In order to manage the complexity arising from the concurrent, interconnected and sometimes conflicting objectives of biodiversity conservation, climate mitigation and adaptation and sustainable development, several countries are in the process of reviewing their forest governance frameworks.

As countries analyze options and opportunities to reform existing frameworks, a risk may arise that competing stakeholder views and key issues are overlooked or not reconciled. The necessity to integrate new dimensions in the management of forests, such as result-based carbon payments or other ecosystem services, as well as clarify land rights and tenure, may lead to the development of new institutions that challenge control exerted by previously established ones and lead to a fragmentation and lack of coherence in the governance of forests. In many countries, the policy and legal frameworks need reform, including by eliminating inconsistencies and contradictions and by harmonizing forest-related laws with those in other sectors.

On the other hand, some of the reforms needed for the pursuit of a given forest-related objective (e.g. climate mitigation through implementation of REDD+) may work in synergy with other objectives, such as biodiversity conservation, depending on how they are implemented.
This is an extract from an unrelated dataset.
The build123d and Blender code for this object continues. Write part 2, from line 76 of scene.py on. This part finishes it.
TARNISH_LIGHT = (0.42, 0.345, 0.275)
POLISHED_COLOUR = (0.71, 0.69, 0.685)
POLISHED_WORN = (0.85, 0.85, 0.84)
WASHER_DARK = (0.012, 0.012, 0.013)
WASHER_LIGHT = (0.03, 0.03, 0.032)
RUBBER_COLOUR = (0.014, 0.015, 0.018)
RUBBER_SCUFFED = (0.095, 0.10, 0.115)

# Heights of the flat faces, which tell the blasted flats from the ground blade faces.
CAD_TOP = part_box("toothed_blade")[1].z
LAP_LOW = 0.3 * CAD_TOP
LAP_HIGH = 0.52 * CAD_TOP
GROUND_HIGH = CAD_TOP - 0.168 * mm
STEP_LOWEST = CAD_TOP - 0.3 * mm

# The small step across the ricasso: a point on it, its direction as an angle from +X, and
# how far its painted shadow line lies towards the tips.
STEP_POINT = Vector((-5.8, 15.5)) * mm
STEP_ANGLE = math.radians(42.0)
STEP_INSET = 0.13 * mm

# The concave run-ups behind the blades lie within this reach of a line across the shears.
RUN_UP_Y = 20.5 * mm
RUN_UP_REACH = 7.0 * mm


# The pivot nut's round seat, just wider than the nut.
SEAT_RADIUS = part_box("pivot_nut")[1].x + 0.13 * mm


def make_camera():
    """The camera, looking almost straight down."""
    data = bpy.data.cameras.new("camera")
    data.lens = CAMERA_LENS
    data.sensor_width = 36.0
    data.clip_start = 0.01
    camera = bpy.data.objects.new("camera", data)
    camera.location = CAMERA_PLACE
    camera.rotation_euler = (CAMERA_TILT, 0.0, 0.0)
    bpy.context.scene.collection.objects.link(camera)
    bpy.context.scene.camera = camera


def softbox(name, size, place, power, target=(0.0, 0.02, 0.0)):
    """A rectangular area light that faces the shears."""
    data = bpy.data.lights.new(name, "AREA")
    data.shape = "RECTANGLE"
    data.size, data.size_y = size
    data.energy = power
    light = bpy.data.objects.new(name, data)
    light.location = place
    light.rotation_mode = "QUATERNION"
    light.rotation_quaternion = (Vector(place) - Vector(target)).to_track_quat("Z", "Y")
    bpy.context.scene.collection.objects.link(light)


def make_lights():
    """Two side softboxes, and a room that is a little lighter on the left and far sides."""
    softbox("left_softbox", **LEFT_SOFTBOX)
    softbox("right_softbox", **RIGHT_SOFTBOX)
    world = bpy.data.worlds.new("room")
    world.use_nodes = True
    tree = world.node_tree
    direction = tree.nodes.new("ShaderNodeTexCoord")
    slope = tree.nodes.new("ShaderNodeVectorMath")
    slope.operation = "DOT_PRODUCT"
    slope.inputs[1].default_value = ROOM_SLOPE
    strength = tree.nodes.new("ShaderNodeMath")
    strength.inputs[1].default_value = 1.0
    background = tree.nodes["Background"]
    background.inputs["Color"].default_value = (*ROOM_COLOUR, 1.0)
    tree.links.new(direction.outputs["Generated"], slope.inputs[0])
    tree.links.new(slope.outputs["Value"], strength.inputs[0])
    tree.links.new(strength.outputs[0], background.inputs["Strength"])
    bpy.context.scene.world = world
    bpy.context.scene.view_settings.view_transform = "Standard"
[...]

Countries can adopt a variety of approaches to foster the process of integration, including through the establishment of inter-ministerial taskforces; joint programming, planning and funding; integrated land use planning; sustainable use of biodiversity; standards/safeguards or certification schemes and shared information and monitoring systems. Such improvements that allow for enhanced cooperation and coherence in forest governance are highly specific to the national context. As such, they require an acute understanding of the institutional set up and legislative landscape, in order to identify opportunities for targeted reforms.
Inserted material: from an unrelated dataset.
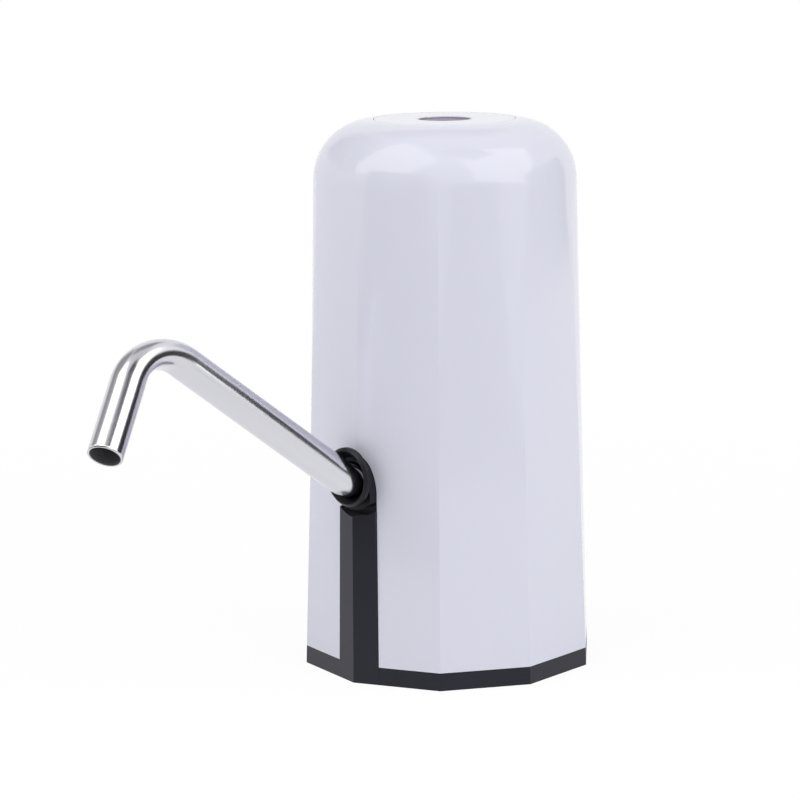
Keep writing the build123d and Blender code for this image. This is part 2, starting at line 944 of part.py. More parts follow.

One way of fostering coherence and effectiveness in forest governance is to build the knowledge base and capacity of stakeholders and decision-makers on the interconnectedness of these different agendas, the importance of consolidating actions under each of them and ensuring that they are implemented and/or enforced. Accordingly, the objectives of the project were, within the two target countries:

  • To assess how national forest and climate governance frameworks are evolving in Colombia and Mexico and integrating the countries’ national biodiversity priorities, in a manner that supports Sustainable Development Goals;
  • To inform future decision-making on forest and climate governance through a participatory and consultative stakeholder process, seeing that compliance with forest laws can best be achieved as an outcome of forest governance reform processes that enjoy the support of all stakeholders;
  • To report on innovative approaches for balancing and incentivizing a broad range of forest services in forest governance frameworks, taking into account the concurrent demands on forests arising from the climate, biodiversity and sustainable development agendas;
  • To foster the exchange of experiences between countries on potential reforms and mechanisms that allow for enhanced cooperation, coordination and integration between the work of relevant governmental and non-governmental actors in the pursuit of multiple forest-based policy objectives.